### [Description of the task]
Output every entry exactly, from the first line to the last.

### [Provided data]
(begin)

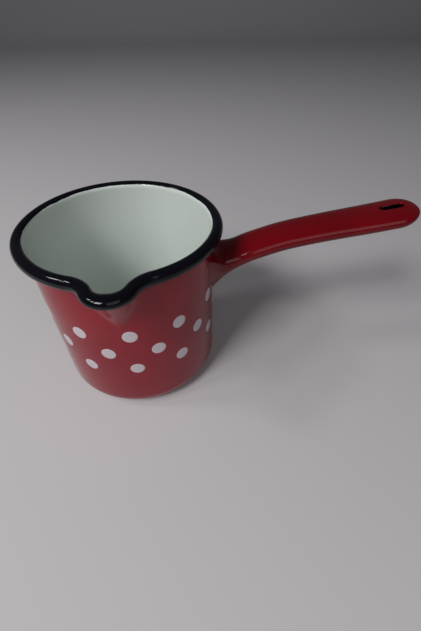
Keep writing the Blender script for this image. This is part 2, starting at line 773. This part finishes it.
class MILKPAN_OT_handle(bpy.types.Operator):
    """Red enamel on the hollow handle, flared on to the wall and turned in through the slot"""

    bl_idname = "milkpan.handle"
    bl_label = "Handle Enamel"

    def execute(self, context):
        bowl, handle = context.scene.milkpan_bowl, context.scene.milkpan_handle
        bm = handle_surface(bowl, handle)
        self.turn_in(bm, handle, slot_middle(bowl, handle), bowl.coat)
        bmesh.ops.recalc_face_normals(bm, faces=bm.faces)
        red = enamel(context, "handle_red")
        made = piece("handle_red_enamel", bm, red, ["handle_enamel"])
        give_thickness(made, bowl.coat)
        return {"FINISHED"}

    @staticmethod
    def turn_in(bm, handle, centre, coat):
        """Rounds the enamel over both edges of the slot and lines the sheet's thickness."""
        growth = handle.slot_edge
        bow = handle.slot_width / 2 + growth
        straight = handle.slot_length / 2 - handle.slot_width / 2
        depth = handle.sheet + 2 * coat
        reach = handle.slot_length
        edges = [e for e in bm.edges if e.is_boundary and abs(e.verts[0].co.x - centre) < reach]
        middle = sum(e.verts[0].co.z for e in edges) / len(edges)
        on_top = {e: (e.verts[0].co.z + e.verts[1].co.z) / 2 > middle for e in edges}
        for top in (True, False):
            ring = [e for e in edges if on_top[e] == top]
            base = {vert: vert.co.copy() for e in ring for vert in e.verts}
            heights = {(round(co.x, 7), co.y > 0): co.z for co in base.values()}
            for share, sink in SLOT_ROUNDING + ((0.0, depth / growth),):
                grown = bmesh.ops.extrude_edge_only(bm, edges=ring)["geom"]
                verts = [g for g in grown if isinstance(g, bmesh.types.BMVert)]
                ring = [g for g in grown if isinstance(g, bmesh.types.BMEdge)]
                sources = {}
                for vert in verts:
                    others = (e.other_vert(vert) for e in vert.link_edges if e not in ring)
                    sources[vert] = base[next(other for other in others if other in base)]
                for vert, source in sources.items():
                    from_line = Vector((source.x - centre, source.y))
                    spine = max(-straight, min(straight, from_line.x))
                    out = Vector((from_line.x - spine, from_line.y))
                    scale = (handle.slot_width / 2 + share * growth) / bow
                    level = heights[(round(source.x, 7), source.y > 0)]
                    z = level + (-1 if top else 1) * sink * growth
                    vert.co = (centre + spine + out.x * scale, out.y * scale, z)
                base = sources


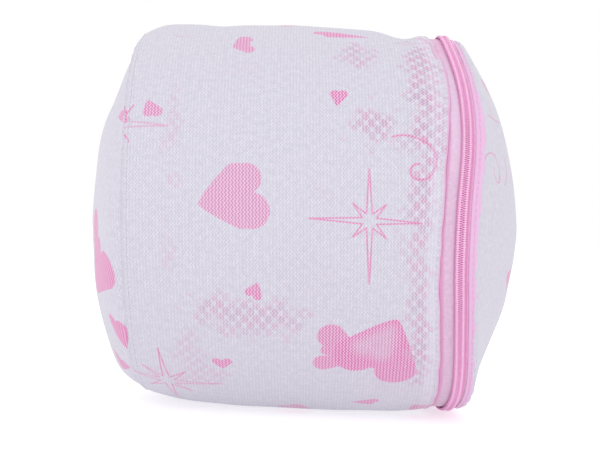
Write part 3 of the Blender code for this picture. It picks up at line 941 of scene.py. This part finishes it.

(end)

### [Result for this task]
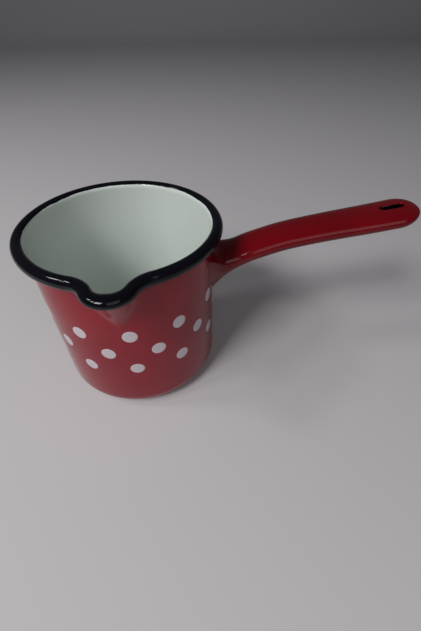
Keep writing the Blender script for this image. This is part 2, starting at line 773. This part finishes it.
class MILKPAN_OT_handle(bpy.types.Operator):
    """Red enamel on the hollow handle, flared on to the wall and turned in through the slot"""

    bl_idname = "milkpan.handle"
    bl_label = "Handle Enamel"

    def execute(self, context):
        bowl, handle = context.scene.milkpan_bowl, context.scene.milkpan_handle
        bm = handle_surface(bowl, handle)
        self.turn_in(bm, handle, slot_middle(bowl, handle), bowl.coat)
        bmesh.ops.recalc_face_normals(bm, faces=bm.faces)
        red = enamel(context, "handle_red")
        made = piece("handle_red_enamel", bm, red, ["handle_enamel"])
        give_thickness(made, bowl.coat)
        return {"FINISHED"}

    @staticmethod
    def turn_in(bm, handle, centre, coat):
        """Rounds the enamel over both edges of the slot and lines the sheet's thickness."""
        growth = handle.slot_edge
        bow = handle.slot_width / 2 + growth
        straight = handle.slot_length / 2 - handle.slot_width / 2
        depth = handle.sheet + 2 * coat
        reach = handle.slot_length
        edges = [e for e in bm.edges if e.is_boundary and abs(e.verts[0].co.x - centre) < reach]
        middle = sum(e.verts[0].co.z for e in edges) / len(edges)
        on_top = {e: (e.verts[0].co.z + e.verts[1].co.z) / 2 > middle for e in edges}
        for top in (True, False):
            ring = [e for e in edges if on_top[e] == top]
            base = {vert: vert.co.copy() for e in ring for vert in e.verts}
            heights = {(round(co.x, 7), co.y > 0): co.z for co in base.values()}
            for share, sink in SLOT_ROUNDING + ((0.0, depth / growth),):
                grown = bmesh.ops.extrude_edge_only(bm, edges=ring)["geom"]
                verts = [g for g in grown if isinstance(g, bmesh.types.BMVert)]
                ring = [g for g in grown if isinstance(g, bmesh.types.BMEdge)]
                sources = {}
                for vert in verts:
                    others = (e.other_vert(vert) for e in vert.link_edges if e not in ring)
                    sources[vert] = base[next(other for other in others if other in base)]
                for vert, source in sources.items():
                    from_line = Vector((source.x - centre, source.y))
                    spine = max(-straight, min(straight, from_line.x))
                    out = Vector((from_line.x - spine, from_line.y))
                    scale = (handle.slot_width / 2 + share * growth) / bow
                    level = heights[(round(source.x, 7), source.y > 0)]
                    z = level + (-1 if top else 1) * sink * growth
                    vert.co = (centre + spine + out.x * scale, out.y * scale, z)
                base = sources


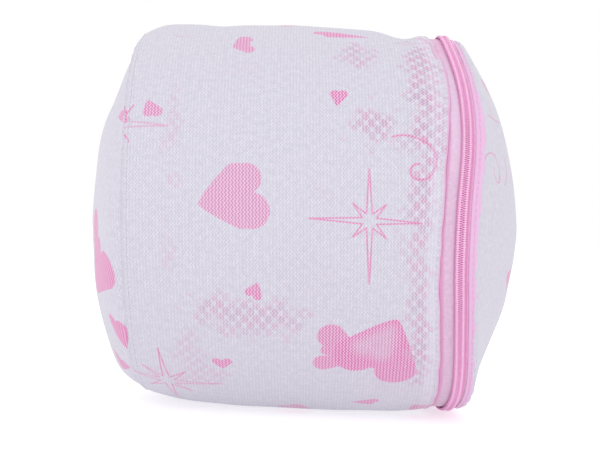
Write part 3 of the Blender code for this picture. It picks up at line 941 of scene.py. This part finishes it.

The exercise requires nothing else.